Along with the new intervention orders the State Government also introduced the Family Safety Network and the Violence Against Women Collaborations. These groups hold multi-department meetings with services to assess gaps in the system and look for areas of improvement.

There was also the introduction of a Coroner’s Researcher who assists the Coroner when conducting an inquest into a death from domestic violence. This position has been in place since January 2011 and since then has held inquests into three incidents. All of those deaths occurred in 2009, two years before intervention orders were introduced.

Wendt has found that many men who do find themselves with an intervention order will adhere to it – however there is another group of violent men who need more attention.

“We need to look at these really high risk dangerous men who just flaunt the law,” she says.

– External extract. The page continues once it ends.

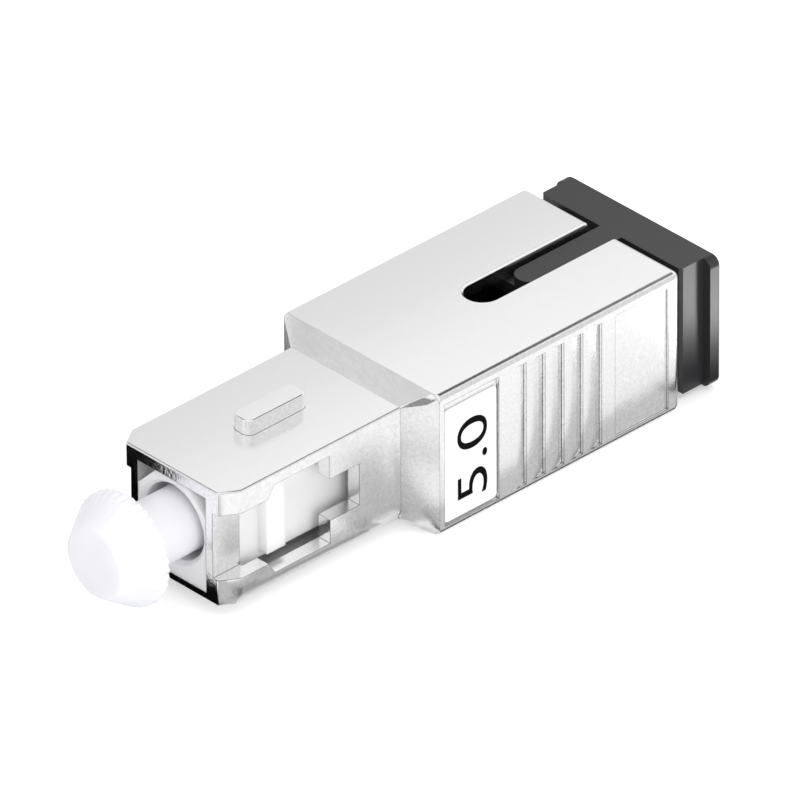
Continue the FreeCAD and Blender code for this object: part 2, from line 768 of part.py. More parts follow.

“They just don’t care and are so bent on getting revenge or harming the woman in their relationship for whatever reason. The danger that these men exert really needs to be looked at because they are the ones that are murdering.”

Wendt believes there should be a closer examination of the consequences for these men, particularly when they are breaching intervention orders multiple times.

“We need to look at that response and ask why isn’t that working?” she asks. “When does the law step in and say enough is enough?”